Personal information
- Full name: Heather Nicole Erickson
- Born: May 9, 1993 (age 31) Eureka, California, U.S.
- Hometown: Fayetteville, North Carolina, U.S.
- Height: 6 ft 0 in (183 cm)

Medal record
Women's sitting volleyball
Representing United States
Paralympic Games
| Gold medal – first place | 2016 Rio de Janeiro | Team |
| Gold medal – first place | 2020 Tokyo | Team |
| Gold medal – first place | 2024 Paris | Team |
| Silver medal – second place | 2008 Beijing | Team |
| Silver medal – second place | 2012 London | Team |
World Championships
| Silver medal – second place | 2010 Edmond, Oklahoma | Team |
WOVD Intercontinental Cup
| Bronze medal – third place | 2008 Ismailia, Egypt | Team |
WOVD World Cup
| Gold medal – first place | 2010 Port Said, Egypt | Team |
Parapan American Games
| Gold medal – first place | 2015 Toronto | Team |
| Gold medal – first place | 2019 Lima | Team |
Parapan American Zonal Championships
| Gold medal – first place | 2009 Denver, Colorado | Team |
| Gold medal – first place | 2011 Sao Paulo, Brazil | Team |
Parapan American Championship
| Gold medal – first place | 2010 Denver, Colorado | Team |
Sitting Volleyball Invitational
| Silver medal – second place | 2007 Shanghai, China | Team |
Euro Cup
| Gold medal – first place | 2009 Roermond, Netherlands | Team |
ECVD Continental Cup
| Gold medal – first place | 2011 Yevpatoria, Ukraine | Team |
Volleyball Masters
| Gold medal – first place | 2012 Leersum, Netherlands | Team |

= Heather Erickson =

American sitting volleyball player

Heather Nicole Erickson (born May 9, 1993) is an American Paralympic sitting volleyball player.

==Early life==
Erickson was born in Eureka, California with a bone that prevented her leg from fully developing. In 2002, after 18 failed surgeries, her parents decided to have her right leg amputated. She received a prosthetic leg a month later. In 2011, she graduated from Jack Britt High School in Fayetteville, North Carolina.

==Career==
She started competing for Paralympic Games in 2007 where she won a silver medal for her participation at Sitting Volleyball Invitational. In 2008, she participated at World Organization Volleyball for Disabled where she won bronze medal and the same year got another silver one for her participation at 2008 Paralympic Games in Beijing, China. In 2010, Erickson won gold medal at Parapan American Championship which was held in Colorado and the same year got another gold and silver ones for a WOVD Championship and World Cup. In 2011 and 2012 respectively she won three gold medals at ECVD Continental Cup, Parapan American Zonal Championship, and Volleyball Masters. She also got 4th silver medal for her participation at 2012 Paralympic Games in London.

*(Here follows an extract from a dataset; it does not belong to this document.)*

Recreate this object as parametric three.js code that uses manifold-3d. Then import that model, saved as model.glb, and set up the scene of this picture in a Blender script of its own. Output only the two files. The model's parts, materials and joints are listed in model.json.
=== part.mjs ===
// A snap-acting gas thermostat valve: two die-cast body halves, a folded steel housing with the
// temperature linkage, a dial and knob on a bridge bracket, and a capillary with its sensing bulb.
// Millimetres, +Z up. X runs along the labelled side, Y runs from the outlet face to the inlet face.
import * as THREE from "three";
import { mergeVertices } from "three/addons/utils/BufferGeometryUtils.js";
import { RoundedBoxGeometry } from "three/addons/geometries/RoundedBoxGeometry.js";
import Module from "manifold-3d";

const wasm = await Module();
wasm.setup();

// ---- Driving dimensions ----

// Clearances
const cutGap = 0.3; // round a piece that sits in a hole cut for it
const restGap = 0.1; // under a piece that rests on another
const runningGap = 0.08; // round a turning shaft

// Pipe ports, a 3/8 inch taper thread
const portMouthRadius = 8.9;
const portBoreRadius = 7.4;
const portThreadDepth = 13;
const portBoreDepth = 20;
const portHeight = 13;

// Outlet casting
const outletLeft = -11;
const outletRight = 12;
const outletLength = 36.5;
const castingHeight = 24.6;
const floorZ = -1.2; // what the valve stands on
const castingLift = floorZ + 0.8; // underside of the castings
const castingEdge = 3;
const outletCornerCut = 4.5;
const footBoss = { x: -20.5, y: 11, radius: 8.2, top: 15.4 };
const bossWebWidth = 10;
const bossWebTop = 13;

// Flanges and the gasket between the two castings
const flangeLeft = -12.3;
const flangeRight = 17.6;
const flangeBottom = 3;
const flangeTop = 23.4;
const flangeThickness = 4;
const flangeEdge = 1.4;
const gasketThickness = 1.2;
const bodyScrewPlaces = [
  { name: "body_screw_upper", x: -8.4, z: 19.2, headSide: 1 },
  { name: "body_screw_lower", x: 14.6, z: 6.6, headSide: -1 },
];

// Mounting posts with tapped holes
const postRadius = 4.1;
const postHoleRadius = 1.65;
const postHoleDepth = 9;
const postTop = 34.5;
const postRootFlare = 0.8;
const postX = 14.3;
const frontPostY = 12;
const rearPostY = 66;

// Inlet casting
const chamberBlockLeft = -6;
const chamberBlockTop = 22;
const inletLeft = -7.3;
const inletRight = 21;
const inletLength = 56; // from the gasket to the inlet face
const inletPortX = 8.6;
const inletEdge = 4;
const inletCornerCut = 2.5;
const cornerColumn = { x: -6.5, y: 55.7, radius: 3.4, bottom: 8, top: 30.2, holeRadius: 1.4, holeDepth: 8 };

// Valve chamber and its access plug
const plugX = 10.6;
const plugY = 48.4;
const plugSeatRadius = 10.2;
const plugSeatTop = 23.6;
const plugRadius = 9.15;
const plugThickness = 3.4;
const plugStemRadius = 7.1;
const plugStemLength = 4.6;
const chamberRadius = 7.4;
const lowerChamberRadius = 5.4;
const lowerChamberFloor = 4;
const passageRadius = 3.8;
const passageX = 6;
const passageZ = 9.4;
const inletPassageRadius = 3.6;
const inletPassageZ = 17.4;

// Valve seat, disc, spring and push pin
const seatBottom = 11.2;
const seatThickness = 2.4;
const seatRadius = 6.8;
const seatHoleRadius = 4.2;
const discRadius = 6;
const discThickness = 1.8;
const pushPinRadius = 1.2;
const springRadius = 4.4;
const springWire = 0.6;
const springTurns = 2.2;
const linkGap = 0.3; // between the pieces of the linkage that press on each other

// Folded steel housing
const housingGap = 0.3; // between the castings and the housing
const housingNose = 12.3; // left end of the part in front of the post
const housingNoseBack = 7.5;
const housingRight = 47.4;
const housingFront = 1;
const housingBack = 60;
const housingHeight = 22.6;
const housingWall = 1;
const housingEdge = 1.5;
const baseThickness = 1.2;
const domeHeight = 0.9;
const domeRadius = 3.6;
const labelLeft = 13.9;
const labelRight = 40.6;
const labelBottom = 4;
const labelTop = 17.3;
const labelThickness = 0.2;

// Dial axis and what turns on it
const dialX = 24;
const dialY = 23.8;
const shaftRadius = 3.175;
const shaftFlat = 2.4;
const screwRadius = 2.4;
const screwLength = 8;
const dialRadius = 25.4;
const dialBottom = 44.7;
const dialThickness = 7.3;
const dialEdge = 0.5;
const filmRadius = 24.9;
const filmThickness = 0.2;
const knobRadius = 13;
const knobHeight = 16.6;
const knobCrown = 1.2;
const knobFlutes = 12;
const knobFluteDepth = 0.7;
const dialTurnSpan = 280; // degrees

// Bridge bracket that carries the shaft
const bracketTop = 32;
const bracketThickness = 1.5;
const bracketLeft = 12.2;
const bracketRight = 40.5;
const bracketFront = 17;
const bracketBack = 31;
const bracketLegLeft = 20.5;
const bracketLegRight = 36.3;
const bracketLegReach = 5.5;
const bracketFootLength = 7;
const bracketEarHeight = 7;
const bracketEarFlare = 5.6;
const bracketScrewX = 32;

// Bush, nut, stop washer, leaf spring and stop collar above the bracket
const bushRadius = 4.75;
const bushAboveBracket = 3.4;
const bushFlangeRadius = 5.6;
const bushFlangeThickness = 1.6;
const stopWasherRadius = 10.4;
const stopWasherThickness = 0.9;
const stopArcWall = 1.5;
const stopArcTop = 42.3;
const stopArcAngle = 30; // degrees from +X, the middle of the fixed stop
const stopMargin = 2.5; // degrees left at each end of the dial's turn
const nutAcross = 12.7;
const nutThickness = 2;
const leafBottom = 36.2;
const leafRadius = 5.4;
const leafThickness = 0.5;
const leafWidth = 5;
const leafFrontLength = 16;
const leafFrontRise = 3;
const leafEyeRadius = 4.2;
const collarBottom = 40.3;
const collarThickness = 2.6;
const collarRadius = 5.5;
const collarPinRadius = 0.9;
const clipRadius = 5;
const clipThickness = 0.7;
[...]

Erickson was a member of the USA Paralympic women's volleyball team which won the gold medal at the 2015 Parapan American Games in Toronto, at the 2016 Summer Paralympics in Rio de Janeiro, and at the 2020 Summer Paralympics in Tokyo.

==Personal life and interests==
Erickson likes to listen to such singers as Maroon 5 and Blake Shelton. She also enjoys watching such films as Game Plan, Gridiron Gang and August Rush. She likes to watch TV shows as well such as House, and WWE Raw. Her other hobbies are reading Nicholas Sparks books, and playing volleyball.